Another way to go if you want a legendary film that rejects theological values, but does so without even engaging the topic, may be to just go with one that is a thoroughly pagan celebration of life. La Dolce Vita.
Monday, December 8, 2008 at 10:23 am
The Truman Show was actually one of the films we looked at when I did this course APS is now teaching.
As for La Dolce Vita, it does engage with the topic: remember that whole sequence about those kids say they see the Virgin Mary, but they are simply pretending, and the crowd is going absolutely nuts – quite a critique of religious excitement. See also the opening shot of the film, where the statue of Christ flown by helicopter over the city and Steiner’s angst ridden passion railing against modernity but ultimately collapsing into murderous existentialism. The whole film is partially a critique of a kind of shallow media run materialistic frivolities, and the impossibility of communication between man and man (and man and woman) in hollowness and deadness of the modern world. The title was always meant ironically. Obviously this doesn’t leap one to the solution being religion – but it is certainly a kind of death of God/Man film and believes decadence is the result.
Monday, December 8, 2008 at 10:24 am
And of course, one is supposed to read the Virgin Mary “appearances” in the film and the paparazzi obsessions with celebrity and tragedy as two sides of the same search for lost meaning.
Monday, December 8, 2008 at 10:32 am
Just to add another thought on La Dolce Vita – I remember watching it and thinking the Virgin Mary scene and thinking “this is the most profound critique of religion I have seen on film”.
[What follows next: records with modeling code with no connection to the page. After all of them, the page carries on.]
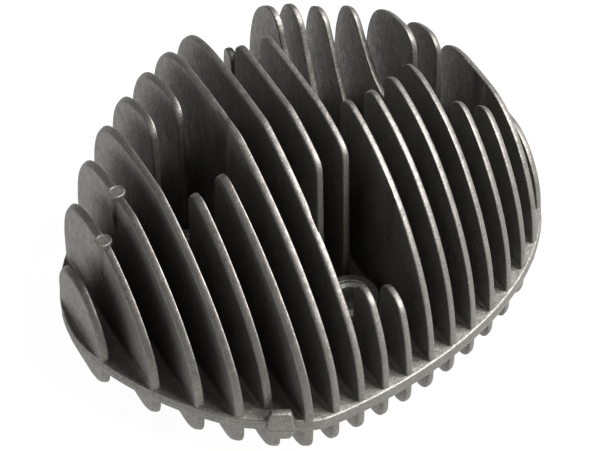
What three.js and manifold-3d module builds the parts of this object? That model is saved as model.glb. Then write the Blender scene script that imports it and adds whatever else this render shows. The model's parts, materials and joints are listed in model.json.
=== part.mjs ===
// Cylinder head of an air-cooled two-stroke engine, as its cast features: a deck plate with short fins
// under it, tall cooling fins on top under a domed outline, four stud bosses that stand in deep wells,
// a leaning spark plug boss in a flared channel, and the chamber body that seals on the cylinder.
// Millimetres, +Z up. The fins run along Y and are stacked along X, and -Y is the front.
// Heights are counted from the deck's top face; the whole head is lifted at the end so that its gasket
// face lies at Z = 0, with the origin under the middle of the deck.
import * as THREE from "three";
import { mergeVertices } from "three/addons/utils/BufferGeometryUtils.js";
import Module from "manifold-3d";

const wasm = await Module();
wasm.setup();

// Driving dimensions
const PITCH = 9;                       // centre to centre of the fins
const FIN_COUNT = 18;
const FIN_ROOT = 2.5;                  // fin thickness at the deck
const FIN_TIP = 2.2;                   // fin thickness at the crown
const CROWN = 7.15 * PITCH;            // highest fin edge above the deck

// Egg-shaped outline of the fin field: its front reaches farthest left of the middle, its rear near the
// middle, and each quarter is a superellipse
const LEFT_END = -8.9 * PITCH;
const RIGHT_END = 9.05 * PITCH;
const FRONT_WIDEST = -3.08 * PITCH;
const REAR_WIDEST = 0.05 * PITCH;
const FRONT_REACH = 7.33 * PITCH;
const REAR_REACH = 7.12 * PITCH;
const FRONT_POWERS = { left: 1.52, right: 1.96 };    // 2 is an ellipse, and less is more pointed
const REAR_POWERS = { left: 1.94, right: 1.85 };
const RIM = 0.1 * PITCH;               // deck beyond the fins' feet
const DECK = 4.7;
const DECK_EDGE_ROUND = 1.2;

// Short fins under the deck: deepest in the middle, shallower towards both ends
const LOWER_FIN_DEPTH = 12.4;
const LOWER_FIN_RISE = 2.6;
const LOWER_FIN_END_ROUND = 8;

// Chamber body under the deck
const BODY_DEPTH = 14.3;
const BODY_RADIUS = 44;
const BODY_CENTRE = [1 * PITCH, 0.8 * PITCH];
const BORE_RADIUS = 33;
const SQUISH_DEPTH = 1.2;
const BOWL_RADIUS = 24;
const BOWL_DEPTH = 11.5;

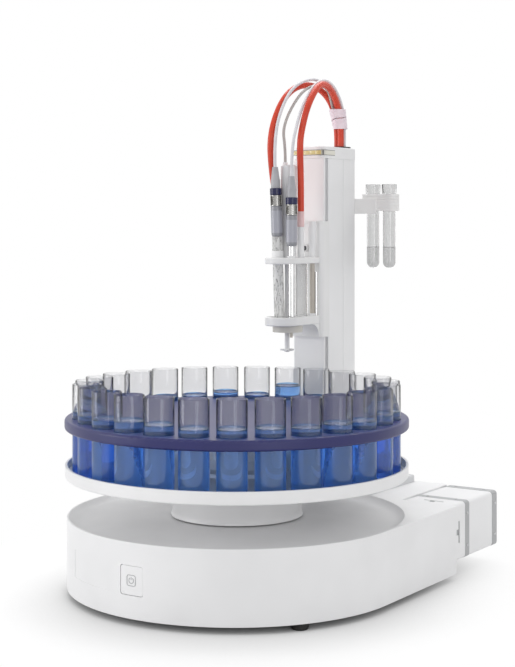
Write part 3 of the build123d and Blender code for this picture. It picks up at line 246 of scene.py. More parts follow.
# Slow waves in a clear wall and in water: millimetres across, and millimetres high
waves = {"size": 9, "wall": 0.03, "water": 0.05}


# Where a wall stands in liquid it loses the painted grey that stands in for its inner reflections
def clearerBelow(tree, shader, place, low, high):
    height = addNode(tree, "ShaderNodeSeparateXYZ", links={0: place})
    level, fade = surface["level"], surface["fade"]
    share = addNode(
        tree, "ShaderNodeMapRange",
        {"From Min": (level - fade) * mm, "From Max": (level + fade) * mm},
        {"Value": height.outputs["Z"]},
    )
    colour = addNode(
        tree, "ShaderNodeMix", {6: linear(low), 7: linear(high)}, {0: share.outputs[0]},
        data_type="RGBA",
    )
    tree.links.new(colour.outputs[2], shader.inputs["Base Color"])


# Moulded or drawn clear wall: bends what is behind it, and its grey tint is painted reflection, standing in
# for its inner reflections
def clearWall(name, colour, ior, clear, wave, wet=None):
    material, tree, shader, place = startMaterial(name, colour, 0.0, ior=ior)
    shader.inputs["Transmission Weight"].default_value = clear
    if wet:
        clearerBelow(tree, shader, place, wet, colour)
    grain(tree, shader, place, waves["size"], waves["wall"], wave)
    letLightThrough(tree, shader, "#f6f7f7")
    return material


# Water with dye: clear at the surface, deeper in colour the longer the way through it
def dyedWater(name, body, clear, colour, density, wave):
    material, tree, shader, place = startMaterial(name, body, 0.0, ior=1.333)
    shader.inputs["Transmission Weight"].default_value = clear
    grain(tree, shader, place, waves["size"], waves["water"], wave)
    letLightThrough(tree, shader, "#ffffff")
    depth = addNode(tree, "ShaderNodeVolumeAbsorption", {"Color": linear(colour), "Density": density})
    tree.links.new(depth.outputs[0], tree.nodes["Material Output"].inputs["Volume"])
    return material


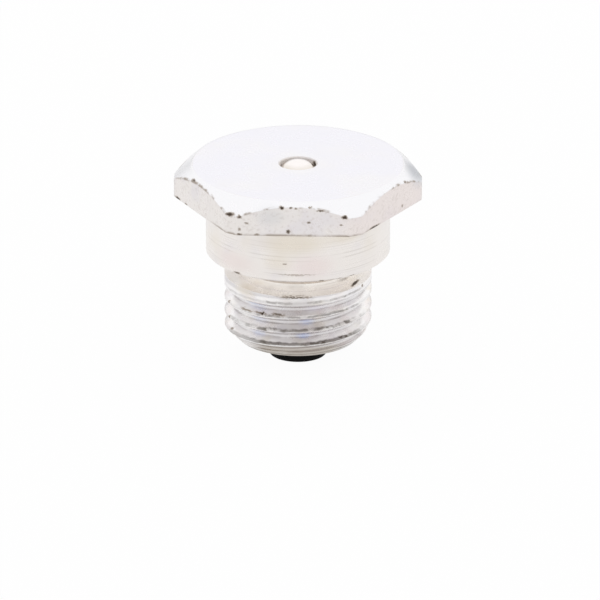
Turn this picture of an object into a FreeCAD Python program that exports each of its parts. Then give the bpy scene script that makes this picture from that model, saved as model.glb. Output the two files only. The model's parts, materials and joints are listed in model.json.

Monday, December 8, 2008 at 12:43 pm
Regarding La Dolce Vita, it’s been awhile since I’ve seen it, but I believe the closing scene, in the morning when the party ends and they go to the beach … isn’t there some sort of Christian symbol there, a fish or whatever, and then he sees the angel longingly. No?
Teorema also would be interesting with regard to the “pagan” religion (as only the housekeeper, who is from the pre-capitalist, and at base pre-Catholic/Christian, South, is capable of making the event of Terence Stamp into a power of life), though probably pretty critical of Christian theology proper.
Monday, December 8, 2008 at 1:47 pm
There is a fish at the end of la dolce vita, but it is both monstrous and dead. As for teorora, i thought the point was not so much that she wastn’t capitalist and bourgeiosis and hence was capable, as religious, to be transformed successfully, while the others are incapable of the encounter because of their materialist-consumerist worldview. This seems to be the directors reading in the article i previously linked. So not so much that she is pagan but she has the grammar to understand the revelation she has had and performs a miracle as a result.
Monday, December 8, 2008 at 1:59 pm
I couldn’t seem to get the link to work, but it sounds like you are referring to a piece with Pasolini that I’m thinking of.
You say she has the “grammar,” ok, but what’s the grammar? Isn’t it precisely a prechristian grammar, and precisely not the consumerist-materialist-capitalist grammar?
Or is grammar something transcendental to these traditions?
Tuesday, December 9, 2008 at 3:35 am
I just mean quite simply that she has the kinds of mode of understanding to understand the situation, I’m not using grammar in any technical sense.
Thursday, December 11, 2008 at 4:36 am
But a “pagan” (or premodern = precapitalist, prechristian) mode of understanding, form of life, etc., right?
Thursday, December 11, 2008 at 8:31 am
I’m not sure if it is pagan, in the sense that it is pre- or anti-Christian, it is simply generically “religious”. I don’t think it gives us that obvious answers – it could be Dionysus, Pan or Christ.
Are the members of the family in some way improved by their encounter with the visitor? “Only in the sense that a man in a crisis is always better than a man who does not have a problem with his conscience. However, the conclusion of the story is negative because the characters live the experience but are not capable of understanding and resolving it. This is the ‘lesson’ of the movie — the bourgeoisie have lost the sense of the sacred, and so they cannot solve their own lives in a religious way. But the servant is a peasant, really a person from another era, a pre-industrial era. That is why she is the only one who recognizes the visitor as God, why she alone does not rebuke him when he must leave.
“When I say God,” Pasolini quickly adds, “I do not mean a Catholic God. He could belong to any religion, a peasant religion. All religions are really peasant religions. That is why religion is in crisis today. We are passing from a peasant world to an industrial world. But a world does not die, so the peasant civilization lives within us, buried within us. It is buried, along with the sense of the sacred, within the factory owner and his family in ‘Teorema.’ “
Thursday, December 11, 2008 at 11:54 am
I was operating on the assumption that pagan = peasant, which is perhaps unclear, perhaps too indeterminate a use of pagan.
Sunday, January 4, 2009 at 2:17 pm
The Neverending Story (1984)
Wednesday, April 1, 2009 at 10:57 am
i’m doing my dissertation on theology and film so far my proposal title is -
An exploration of how Christian theological themes can be used in cinema and how ‘The Matrix’ and ‘Shane’ exemplify this.
tutor says i need to redefine the title and im still unsure about using these films though they are my favorite and include a lot of theological themes to talk about, but do the opposite genres of the two films taint the title or add to it. maybe i should include another film, im not sure, what do think?
Wednesday, April 1, 2009 at 11:15 am
Josh,
I think using the two films sound fine, but what your tutor is probably asking for is a more specific sense of what “theology” will mean. Are you comparing them on Christology? Soteriology? Etc.
Have you looked at the Marsh and Ortiz edited volume Explorations in Theology and Film? It includes one on Shane.